Hostd crashes repeatedly after installing Nvidia VIBs in ESXi 8.0
search cancel

Hostd crashes repeatedly after installing Nvidia VIBs in ESXi 8.0

book

Article ID: 320581

calendar_today

Updated On:

Products

VMware vSphere ESXi

Issue/Introduction

Symptoms:
Hostd process crashes repeatedly after installing Nvidia VIBs.

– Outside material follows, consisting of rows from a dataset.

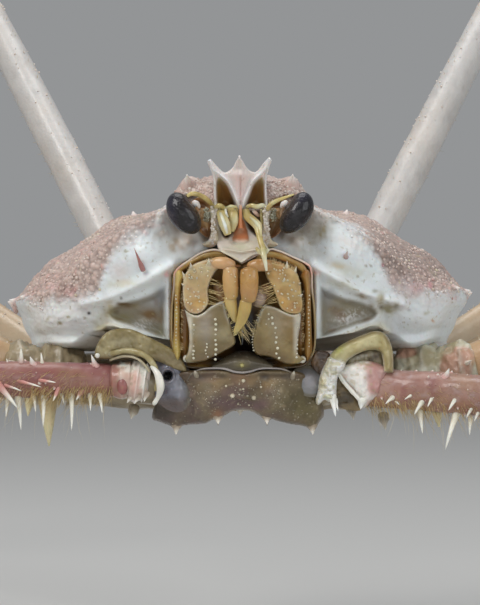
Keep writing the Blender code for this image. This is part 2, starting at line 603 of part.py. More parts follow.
def build_pincer(crab, side, side_name, colours):
    shapes = arm_shapes(side)
    hip, elbow, wrist, knuckle, tip = pincer_joints(side)
    for part in ("merus", "carpus"):
        a, b, height, flat, bow, trim = shapes[part]
        across = Vector((0, 0, 1)).cross((b - a)).normalized()
        width = lambda t: height(t) * flat
        stations = (0.0, 0.03, 0.3, 0.65, 0.97, 1.0) if part == "merus" else (0.0, 0.15, 0.5, 0.85, 1.0)
        bm = bmesh.new()
        loft(bm, limb_rings(a, b, across, bow, height, width, stations, 10, trim))
        thorns = bmesh.new()
        for base, point, r in limb_spines(a, b, across, bow, height, width, PINCER_ROWS[part], trim[0]):
            cone(thorns, base, point, r, sides=3, sink=0.4)
        crab.add("pincer_%s_%s" % (side_name, part), bm, colours["pink"], thorns)

    # Palm: a swollen hand that runs on into the fixed lower finger.
    a, b, height, flat, bow, trim = shapes["palm"]
    across = Vector((0, 0, 1)).cross((b - a)).normalized()
    axis = (b - a).normalized()
    up = across.cross(axis).normalized()
    if up.z < 0:
        up = -up
    width = lambda t: height(t) * flat
    bm = bmesh.new()
    rings = limb_rings(a, b, across, bow, height, width, (0.0, 0.05, 0.3, 0.6, 0.85, 0.97), 10, trim)
    reach = tip - knuckle
    for t, r in ((0.02, 1.7), (0.3, 1.25), (0.65, 0.9), (1.0, 0.3)):
        centre = knuckle + reach * t - up * (1.9 - 1.25 * t ** 1.3)
        rings.append(section(centre, up, across, r, r * 0.85, 10))
    loft(bm, rings)
    thorns = bmesh.new()
    for base, point, r in limb_spines(a, b, across, bow, height, width, PINCER_ROWS["palm"], trim[0]):
        cone(thorns, base, point, r, sides=3, sink=0.4)
    crab.add("pincer_%s_palm" % side_name, bm, colours["pink"], thorns)

    # The moving finger, over the fixed one.
    bm = bmesh.new()
    rings = []
    for t, r in ((0.03, 0.9), (0.1, 1.35), (0.35, 1.1), (0.7, 0.8), (0.98, 0.3)):
        centre = knuckle + reach * t + up * (1.75 + 0.9 * math.sin(math.pi * t * 0.8) - 1.0 * t ** 1.5)
        rings.append(section(centre, up, across, r, r * 0.8, 8))
    loft(bm, rings)
    crab.add("pincer_%s_finger" % side_name, bm, colours["pink"])


def main():
    clear_scene()
    crab = Crab()
    colours = {
        "shell": material("shell", (0.60, 0.44, 0.39), 0.5),
        "breast": material("breast", (0.30, 0.24, 0.16), 0.4),
        "bone": material("bone", (0.62, 0.56, 0.43), 0.35),
        "olive": material("olive", (0.36, 0.26, 0.12), 0.35),
        "ochre": material("ochre", (0.55, 0.42, 0.22), 0.35),
        "orange": material("orange", (0.60, 0.34, 0.10), 0.35),
        "yellow": material("yellow", (0.62, 0.50, 0.26), 0.4),
        "cornea": material("cornea", (0.02, 0.015, 0.015), 0.12),
        "pink": material("pink", (0.55, 0.26, 0.20), 0.35),
        "leg": material("leg", (0.62, 0.58, 0.53), 0.45),
    }
    build_carapace(crab, colours["shell"])
    build_thorax(crab, colours["breast"])
    build_abdomen(crab, colours["bone"])
    build_face(crab, colours)
    for side, name in ((LEFT, "left"), (RIGHT, "right")):
        build_pincer(crab, side, name, colours)
        for number, leg in enumerate(WALKING, 1):
            build_walking_leg(crab, number, leg, side, name, colours)
    crab.settle()


main()
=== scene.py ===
"""Looks of a life-size deep-sea spider crab: finished surfaces, camera, floor and light.

Shapes are worked out in the body's own frame in millimetres (X across, Y from the face to the
tail, Z up) and moved into the row frame as they are made. A place given as a pair (x, y) with a
depth is a pixel of the 480 x 605 frame, carried back along its line of sight to that depth.
"""
import math

import bpy
import numpy as np
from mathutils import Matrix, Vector


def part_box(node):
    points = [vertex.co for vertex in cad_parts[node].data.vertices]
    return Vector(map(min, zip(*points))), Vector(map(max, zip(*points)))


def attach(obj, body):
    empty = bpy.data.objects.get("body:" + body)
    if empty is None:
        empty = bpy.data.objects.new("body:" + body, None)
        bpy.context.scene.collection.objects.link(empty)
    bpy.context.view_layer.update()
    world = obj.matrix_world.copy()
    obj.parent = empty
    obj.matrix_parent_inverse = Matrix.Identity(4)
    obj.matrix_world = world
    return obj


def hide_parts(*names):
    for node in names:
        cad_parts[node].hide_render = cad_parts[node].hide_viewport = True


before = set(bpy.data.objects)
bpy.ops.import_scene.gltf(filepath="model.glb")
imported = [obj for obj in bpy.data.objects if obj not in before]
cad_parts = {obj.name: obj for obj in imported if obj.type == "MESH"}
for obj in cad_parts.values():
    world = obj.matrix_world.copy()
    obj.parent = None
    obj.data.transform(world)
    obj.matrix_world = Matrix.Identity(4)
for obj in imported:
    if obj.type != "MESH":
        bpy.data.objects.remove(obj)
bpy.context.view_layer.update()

_lo, _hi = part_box("eye_left")
SHIFT = np.array([(a + b) / 2 for a, b in zip(_lo, _hi)]) - np.array([5.9, -1.1, 9.35]) * 0.001

VIEW_BACK = 200.0     # camera to the face plane, mm
FOCAL = 1903.0        # focal length in pixels of the frame
FLOOR = -45.0
RNG = np.random.default_rng(7)


# ------------------------------------------------------------------ numbers
def A(*v):
    return np.array(v, float)


def unit(v):
    return v / np.maximum(np.linalg.norm(v, axis=-1, keepdims=True), 1e-9)


def smooth(e0, e1, x):
    t = np.clip((x - e0) / (e1 - e0), 0, 1)
    return t * t * (3 - 2 * t)


def mix(a, b, t):
    t = np.asarray(t, float)
    if t.ndim and np.ndim(a) <= 1:
        t = t[..., None]
    return a + (b - a) * t


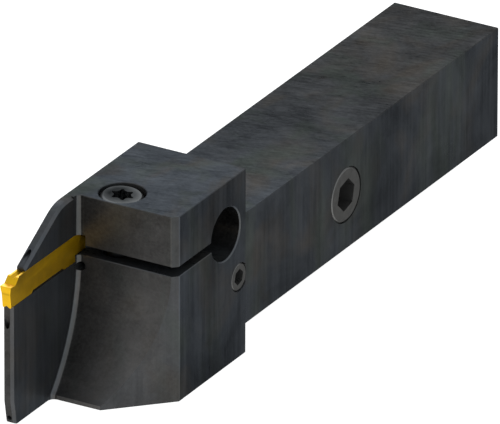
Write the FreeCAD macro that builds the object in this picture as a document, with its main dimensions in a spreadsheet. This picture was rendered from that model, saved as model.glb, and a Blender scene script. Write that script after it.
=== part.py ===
import FreeCAD, Part
import math
import os
import re

import Sketcher
from FreeCAD import Vector

# Grooving tool holder with a screw-clamped insert and internal coolant drillings.
# Millimetres, Z up. The origin is the centre of the shank's underside: the shank runs to +Y,
# the cutting end points to -Y, the blade lies on the -X side and the plugs open on the +X side.

sizes = {
    # Square shank
    "shank_width": 20.0,
    "shank_height": 20.0,
    "shank_length": 84.0,
    "shank_edge_break": 0.5,
    # Head, slightly proud of the shank on the plug side
    "head_length": 22.4,
    "head_rise": 8.3,
    "head_drop": 5.0,
    "head_proud": 0.25,
    "root_radius": 0.8,
    "arch_radius": 33.6,
    "arch_top": 18.0,
    "foot_land": 0.75,
    "corner_bevel": 1.0,
    # Thin blade under and behind the insert
    "blade_thickness": 1.6,
    "blade_reach": 20.65,
    "blade_root_radius": 1.2,
    "blade_edge_bevel": 0.45,
    "heel_rise": 4.35,
    "heel_angle": 10.0,
    "toe_radius": 0.7,
    # Clamping finger above the insert
    "finger_reach": 16.53,
    "finger_shoulder": 2.9,
    "finger_arc_radius": 8.2,
    "finger_slope": 30.0,
    "finger_nose_radius": 0.3,
    # Kerf that frees the clamping jaw, and the round relief bore where it ends
    "kerf_floor": 17.62,
    "kerf_width": 1.7,
    "relief_bore_radius": 4.65,
    "relief_bore_setback": 6.5,
    "relief_bore_rise": 19.0,
    "relief_bore_rim": 0.2,
    # Double-ended cutting insert
    "insert_length": 24.43,
    "insert_overhang": 0.98,
    "edge_rise": 20.3,
    "edge_width": 2.04,
    "insert_width": 1.62,
    "insert_crown": 0.9,
    "insert_tall": 4.8,
    "edge_land": 1.5,
    "land_dip": 0.1,
    "chip_ramp": 1.0,
    "edge_head": 2.6,
    "edge_neck": 0.5,
    "flank_depth": 1.4,
    "end_relief": 7.2,
    "foot_length": 6.5,
    "foot_lift": 0.5,
    "key_half_width": 0.5,
    "key_depth": 0.36,
    "key_gap": 0.05,
    # Pocket in the head for the insert's rear end
    "pocket_width": 3.1,
    "pocket_side_gap": 0.06,
    "pocket_end_gap": 0.3,
    "corner_drill_radius": 0.8,
    "corner_drill_drop": 2.0,
    "corner_drill_depth": 6.0,
    # Clamp screw, M5 with a low round head, a neck and a six-lobe socket; it leans to the blade
    "clamp_across": -2.4,
    "clamp_from_front": 4.2,
    "clamp_lean": 4.0,
    "clamp_head_radius": 3.65,
    "clamp_head_tall": 3.0,
    "clamp_head_sink": 0.35,
    "clamp_head_bevel": 0.5,
    "clamp_bore_gap": 0.3,
    "clamp_stem_radius": 2.5,
    "clamp_stem_length": 16.0,
    "clamp_stem_gap": 0.25,
    "clamp_stem_bevel": 0.5,
    "clamp_neck_radius": 2.05,
    "clamp_neck_length": 8.0,
    "clamp_tap_depth": 11.0,
    "lobe_reach": 1.97,
    "lobe_valley": 1.4,
    "lobe_tip_radius": 0.31,
    "lobe_depth": 1.9,
    # Threads: running gap in a tapped hole, slope of a drill's point, turn of the plugs' keys
    "thread_gap": 0.05,
    "drill_point_slope": 31.0,
    "plug_key_turn": 15.0,
    # Side port with its G1/8 plug
    "side_port_setback": 33.2,
    "side_port_rise": 9.9,
    "port_thread_radius": 4.864,
    "side_plug_length": 6.5,
    "side_port_depth": 7.0,
    "side_plug_hex": 5.0,
    "side_plug_hex_depth": 3.2,
    "side_plug_rim": 0.35,
    # Rear coolant inlet, tapped G1/8: the wall is the thread's inner diameter
    "inlet_radius": 4.283,
    "inlet_depth": 11.0,
    "inlet_rim": 0.6,
    "coolant_rise": 9.9,
    "coolant_radius": 2.5,
    # Cross drilling behind its M5 channel plug
    "cross_setback": 2.1,
    "cross_rise": 9.5,
    "cross_plug_radius": 2.5,
    "cross_plug_length": 5.0,
    "cross_plug_sink": 0.1,
    "cross_plug_hex": 2.5,
    "cross_plug_hex_depth": 2.2,
    "cross_plug_rim": 0.3,
    "cross_tap_depth": 6.0,
    "cross_radius": 1.5,
    "cross_skin": 0.5,
    # Fine channels inside the blade
    "blade_channel_inset": 0.62,
    "blade_channel_radius": 0.42,
    "blade_channel_exit": -3.9,
    "under_nozzle_radius": 0.47,
    "under_nozzle_rise": 13.5,
    "under_nozzle_angle": 24.0,
    "over_nozzle_radius": 0.45,
    "over_nozzle_reach": 14.4,
    "over_nozzle_angle": 10.0,
    "over_nozzle_depth": 16.0,
    "channel_pin_length": 1.2,
    "channel_pin_sink": 0.5,
    "channel_pin_gap": 0.01,
    # How far a cutting outline runs on past the face that it opens
    "overrun": 1.0,
}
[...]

/var/run/log/hostd.log on the ESXi host contains the following entries:
YYYY-MM-DDTHH:mm:ss Er(163) Hostd[20459428]: [Originator@6876 sub=Hostsvc] Feature capability "svga0*svga.basecapslevel" values 7 and 9 differ
YYYY-MM-DDTHH:mm:ss Er(163) Hostd[20459428]: [Originator@6876 sub=Hostsvc] Feature capability "svga0*svga.maxpointsize" values 63 and 189 differ
YYYY-MM-DDTHH:mm:ss Er(163) Hostd[20459428]: [Originator@6876 sub=Hostsvc] Feature capability "svga0*svga.maxtexturesize" values 8192 and 32768 differ
YYYY-MM-DDTHH:mm:ss Er(163) Hostd[20459428]: [Originator@6876 sub=Hostsvc] Feature capability "svga0*svga.maxvolumeextent" values 2048 and 16384 differ
YYYY-MM-DDTHH:mm:ss Er(163) Hostd[20459428]: [Originator@6876 sub=Hostsvc] Feature capability "svga16*svga.basecapslevel" values 7 and 9 differ
YYYY-MM-DDTHH:mm:ss Er(163) Hostd[20459428]: [Originator@6876 sub=Hostsvc] Feature capability "svga16*svga.maxpointsize" values 63 and 189 differ
YYYY-MM-DDTHH:mm:ss In(166) Hostd[20460760]: - time the service was last started YYYY-MM-DDTHH:mm:ss, Section for VMware ESX, pid=20460760, version=8.0.1, build=22088125, option=Release


Environment

VMware vSphere ESXi 8.0
VMware vSphere ESXi 8.0.1

Cause

This can happen when a host in EVC cluster has a graphics device in "SHARED" mode (vSGA). The graphics EVC mode is not applied correctly due to a bug introduced in ESXi 8.0u1.

Resolution

This will be resolved in a future release of ESXi 8.0 U2.

Workaround:
In some cases, the device should be in "SHARED_PASSTHRU" mode (vGPU) rather than "SHARED" mode. If so, we can work around this issue by placing the device in "SHARED_PASSTHRU" mode. To remove the "SHARED" config on the Nvidia devices by executing the following commands in an SSH session on all affected ESXi hosts:

  1. configstorecli config current get -c esx -g graphics -k devices
  2. configstorecli config current delete -c esx -g graphics -k devices --all
  3. localcli graphics host set --default-type SharedPassthru
  4. reboot

This should place the device(s) in vGPU mode and workaround the problem.

Additional Information

Impact/Risks:
Hostd repeatedly crashing will cause the host to disconnect from vCenter, and users will be unable to perform some basic tasks such as create new VMs, vMotion existing VMs, etc.